Claro que não era isso o desejado. Obviamente, esperava-se que as concessionárias, sob a lógica do capital privado, aumentassem a oferta e melhorassem a qualidade dos serviços de infra-estrutura, porém não há exigências articuladas expressas em contratos. Nada há que obrigue às empresas concessionárias a adotarem estratégias que sejam coincidentes com os interesses nacionais.
Quanto às agências de regulação, não se encontra paradigma no mundo, uma vez que elas nada regulam. Há inchaço de pessoal, proliferação de agências, transferência de funções típicas de Estado para autarquias com autonomia financeira e mandatos fixos de diretores, o que impede a mudança do modelo econômico repudiado pelos brasileiros. Somente com uma completa reestruturação, com dissolução e/ou fusões, é que se poderá implementar políticas adequadas à construção de um país soberano, que assegure a satisfação das necessidades de sua população.

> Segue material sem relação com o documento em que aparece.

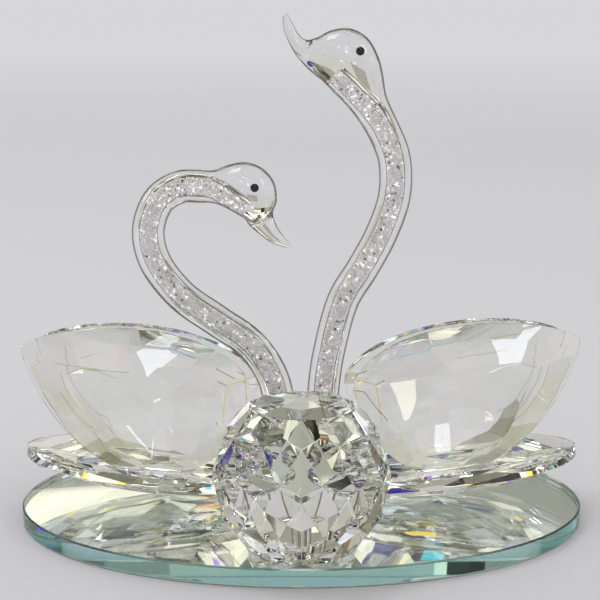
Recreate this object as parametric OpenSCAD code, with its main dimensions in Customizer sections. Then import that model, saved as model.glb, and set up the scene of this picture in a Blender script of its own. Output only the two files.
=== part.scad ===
// Two crystal swans facing each other on an oval mirror plate, with a cut
// crystal ball standing in front of them. Each swan is a leaf shaped body,
// two leaf shaped wings and a blown neck filled with crystal chips, all
// bonded with clear adhesive. Left and right are the viewer's.
// Front is -Y, up is +Z, and the plate's underside lies on z = 0.

/* [Plate] */
// Plate length, side to side
plate_w = 180; // [150:1:220]
// Plate depth, front to back
plate_d = 124; // [100:1:150]
// Thickness of the clear glass of the plate
plate_t = 5.7; // [4:0.1:10]
// Width of the ground arris round the top and bottom rim
arris = 0.5; // [0.3:0.1:1.2]
// Thickness of the silver layer
silver_t = 0.1; // [0.05:0.01:0.2]
// Thickness of the paint behind the silver
paint_t = 0.2; // [0.1:0.05:0.4]
// How far the silver and paint stop short of the plate's rim
coat_inset = 0.4; // [0.2:0.1:2]

/* [Ball] */
// Radius of the sphere the ball's corners lie on
ball_r = 26.4; // [20:0.2:30]
// Facets in one row round the ball
ball_sides = 12; // [8:1:16]
// Radius of the ball's flat foot, as a share of ball_r
foot_share = 0.26; // [0.2:0.01:0.35]
// Radius of the ball's flat top, as a share of ball_r
top_share = 0.33; // [0.25:0.01:0.42]
// Height of the ball's centre over its foot, as a share of ball_r
drop_share = 0.82; // [0.75:0.01:0.9]
// Height of the flat top over the ball's centre, as a share of ball_r
rise_share = 0.81; // [0.72:0.01:0.86]
// Clear distance between the ball and the bodies behind it
ball_gap = 4.2; // [2:0.2:12]

/* [Bodies] */
// Length of a body along its own axis
body_len = 88.5; // [70:0.5:92]
// Width of a body
body_w = 42; // [34:0.5:48]
// Thickness of a body's rim
body_rim = 4; // [3:0.2:6]
// Height of the flat top over the upper edge of the rim
body_crown = 0.6; // [0.3:0.1:2]
// Angle the tail is raised by
body_tilt = 6.6; // [4:0.2:10]
// Height of a body's rim over the plate, at the middle of its length
body_lift = 8.7; // [7.5:0.1:12]
// Distance of the swans' centre line behind the plate's centre
swan_back = 8; // [4:0.5:14]
// Gap between the two chests
chest_gap = 4; // [3:0.5:12]

/* [Wings] */
// Length of a wing, root to tip
wing_len = 73.5; // [60:0.5:78]
// How far a wing bulges above the line from root to tip
wing_up = 13; // [10:0.5:15]
// How far a wing bulges below the line from root to tip
wing_down = 33.5; // [28:0.5:35]
// Thickness of a wing's rim
wing_rim = 2.6; // [2:0.1:4]
// How far the faceted faces rise over the rim on each side
wing_swell = 3.4; // [2:0.1:5]
// Distance of a wing's foot from the swan's centre line
wing_spread = 12.5; // [11:0.5:14]
// Angle the wings lean towards each other
wing_lean = 10; // [6:0.5:12]
// Angle the wing tips turn away from each other
wing_yaw = 4; // [0:0.5:6]
// Angle the left swan's wings rise towards the tip
left_wing_pitch = 12; // [9:0.5:15]
// Angle the right swan's wings rise towards the tip
right_wing_pitch = 14; // [11:0.5:17]
// How far the rear wings sit nearer the necks than the front ones
rear_wing_in = 2.5; // [0:0.5:4]
// How much lower the rear wings sit than the front ones
rear_wing_drop = 2.5; // [0:0.5:4]

/* [Necks and heads] */
// Outside diameter of a neck
neck_d = 10.5; // [9:0.1:12]
// Diameter of the bore that holds the chips
bore_d = 6; // [4.5:0.1:7.5]
// Clearance between the chips and the bore
chip_gap = 0.15; // [0.1:0.05:0.4]
// Half width of a head across the eyes
head_half = 8; // [6.5:0.1:9]
// Diameter of an eye
eye_d = 2.7; // [2:0.1:3.5]

/* [Adhesive] */
// Thickness of the clear adhesive in every joint
glue_t = 0.3; // [0.2:0.05:0.5]

/* [Hidden] */
$fn = 72;
sides = 16;
top_z = plate_t + silver_t + paint_t;
ball_front = ball_r + ball_gap + body_w / 2 - swan_back;
ball_drop = ball_r * drop_share;
ball_rise = ball_r * rise_share;
ball_foot_r = ball_r * foot_share;
// The plate sits back by half of what the ball overhangs its front edge, so
// that the origin is the middle of the whole.
plate_y = max(0, (ball_front + ball_r - plate_d / 2) / 2);
swan_y = plate_y + swan_back;
ball_y = plate_y - ball_front;
ball_z = top_z + glue_t + ball_drop;
body_half = body_len / 2;
body_x = chest_gap / 2 + body_half * cos(body_tilt);
body_z = top_z + body_lift;
deck = body_rim / 2 + body_crown;

// Centre lines of the necks in the swans' upright plane, [x, height over the
// plate], from the foot up to where the chips end inside the head.
left_path = [[-11.5, 4.5], [-8.2, 14], [-7, 25], [-9.3, 38], [-16.5, 49],
  [-27.5, 57], [-38.5, 65], [-46.5, 75.5], [-48.8, 86], [-45.5, 95.5],
  [-39, 100], [-32.8, 100.4], [-27.2, 99.6], [-21.8, 97.2], [-17, 93.8]];
right_path = [[12, 4.5], [8.6, 13], [6.9, 22.5], [7.1, 33], [8.8, 46],
  [13.2, 63], [19.6, 74], [25.4, 85], [29.4, 97], [29.4, 108.5],
  [26.1, 117.5], [21.8, 124.6], [16.4, 131], [11, 136.4]];
// The path point where each head begins.
left_head_at = 11;
right_head_at = 10;

// Heads and beaks as stations from the neck to the beak's tip: x and height
// over the plate of the outline's point on the left hand of the way, the same
// for the right hand, and the half width as a share of head_half.
left_head_st = [[-27.9, 105.5, -28.4, 95.1, 0.68], [-23.2, 107.2, -25.2, 94.1, 0.84],
  [-17.8, 108.1, -22, 92.4, 0.97], [-12.4, 106.2, -19.5, 90.9, 1],
  [-8.6, 101.8, -17.9, 89.8, 0.9], [-7.7, 96, -17.2, 88.7, 0.7],
  [-9, 91.8, -16.3, 87.6, 0.45], [-7.8, 87.7, -13.8, 85.4, 0.34],
  [-5.2, 83.8, -9.4, 82.2, 0.22], [-3, 81, -4, 80.5, 0.05]];
right_head_st = [[17.7, 121.3, 26.8, 128.5, 0.74], [13.6, 126.3, 25.6, 135, 0.88],
  [9.5, 130.4, 24.1, 140.8, 0.98], [6.4, 133.5, 20.6, 146.7, 1],
  [4.2, 135.2, 15, 149.7, 0.92], [2.2, 136.9, 9.2, 149.1, 0.74],
  [0.2, 139, 4.6, 146.8, 0.5], [-1.9, 141.6, 1.4, 146.2, 0.36],
  [-3.8, 145, -0.9, 147.9, 0.28], [-5.5, 149.3, -2.7, 151.1, 0.2],
  [-5.8, 153.3, -4.4, 154.2, 0.09]];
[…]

Não é possível pensar o futuro sem corrigir os erros do passado. Qualquer estudante de economia sabe que uma trajetória condiciona o futuro e revela as escolhas do passado. Para mudá-la, é obrigatório corrigir os erros e construir uma nova institucionalidade. Somente questionando o passado é que se pode retificar opções para poder respeitar o contrato mais importante em uma sociedade civilizada, o contrato social.


Eriksom Teixeira Lima é economista e trabalha no BNDES desde 1984. E-mail: eriksom@uol.com.br. Marcelo Trindade Miterhof, economista, mestre pela Unicamp, trabalha no BNDES. Foi editorialista da Folha. E-mail: marcelomiterhof@uol.com.br.
Hoje, excepcionalmente, não é publicado o artigo de Luiz Carlos Mendonça de Barros, que escreve nesta coluna às sextas-feiras.